**** Source excerpt
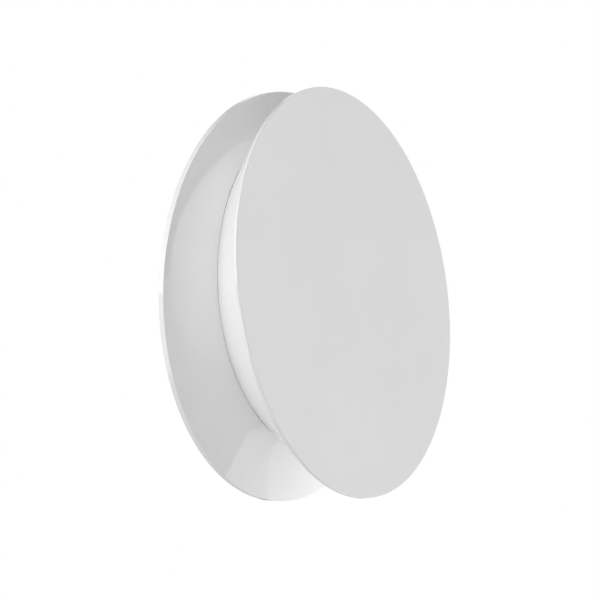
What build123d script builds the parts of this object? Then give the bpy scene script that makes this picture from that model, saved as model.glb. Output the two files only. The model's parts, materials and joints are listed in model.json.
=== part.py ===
from build123d import *
from math import asin, cos, radians, sin, sqrt
import os

# Concealed horizontal sidewall fire sprinkler head, millimetres.
# Row frame: +Z up, the head's axis lies along Y, and its cover plate faces -Y.
# The origin is the centre of the threaded inlet's end face.
# Every turned piece is drawn in the head's own bench frame: z is the depth behind
# the cover plate's front face, y is up, and x points to the row's -X.

# ---- cover: plate, retainer skirt and barrel ----------------------------------
COVER_RADIUS = 60.3          # 4 3/4 in cover plate
HEAD_LENGTH = 55.5           # cover plate's face to the inlet's end
PLATE_THICK = 0.9
PLATE_EDGE_BREAK = 0.12
COVER_GAP = 0.05             # flat joint between plate and retainer
SKIRT_INSET = 0.15           # skirt's front edge sits this far inside the plate's edge
SKIRT_SLOPE = 0.945          # radius lost per mm of depth, a 43.4 degree cone
SKIRT_WALL = 0.8
SKIRT_DEPTH = 24.5
LIP_INNER = 49.0             # skirt's turned-in front lip
BARREL_OUTER = 29.9
BARREL_WALL = 1.0
BARREL_END = 34.0
GRIP_SLOT_COUNT = 6
GRIP_SLOT_WIDTH = 1.2
GRIP_SLOT_START = 28.0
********
Make an exact copy of the material above.

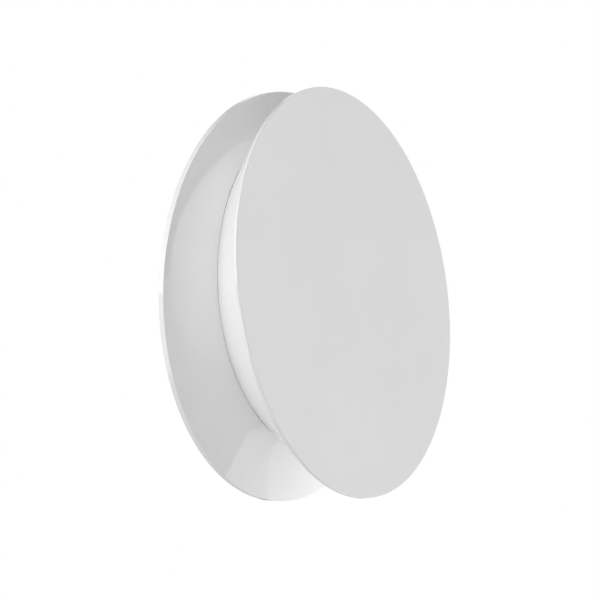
What build123d script builds the parts of this object? Then give the bpy scene script that makes this picture from that model, saved as model.glb. Output the two files only. The model's parts, materials and joints are listed in model.json.
=== part.py ===
from build123d import *
from math import asin, cos, radians, sin, sqrt
import os

# Concealed horizontal sidewall fire sprinkler head, millimetres.
# Row frame: +Z up, the head's axis lies along Y, and its cover plate faces -Y.
# The origin is the centre of the threaded inlet's end face.
# Every turned piece is drawn in the head's own bench frame: z is the depth behind
# the cover plate's front face, y is up, and x points to the row's -X.

# ---- cover: plate, retainer skirt and barrel ----------------------------------
COVER_RADIUS = 60.3          # 4 3/4 in cover plate
HEAD_LENGTH = 55.5           # cover plate's face to the inlet's end
PLATE_THICK = 0.9
PLATE_EDGE_BREAK = 0.12
COVER_GAP = 0.05             # flat joint between plate and retainer
SKIRT_INSET = 0.15           # skirt's front edge sits this far inside the plate's edge
SKIRT_SLOPE = 0.945          # radius lost per mm of depth, a 43.4 degree cone
SKIRT_WALL = 0.8
SKIRT_DEPTH = 24.5
LIP_INNER = 49.0             # skirt's turned-in front lip
BARREL_OUTER = 29.9
BARREL_WALL = 1.0
BARREL_END = 34.0
GRIP_SLOT_COUNT = 6
GRIP_SLOT_WIDTH = 1.2
GRIP_SLOT_START = 28.0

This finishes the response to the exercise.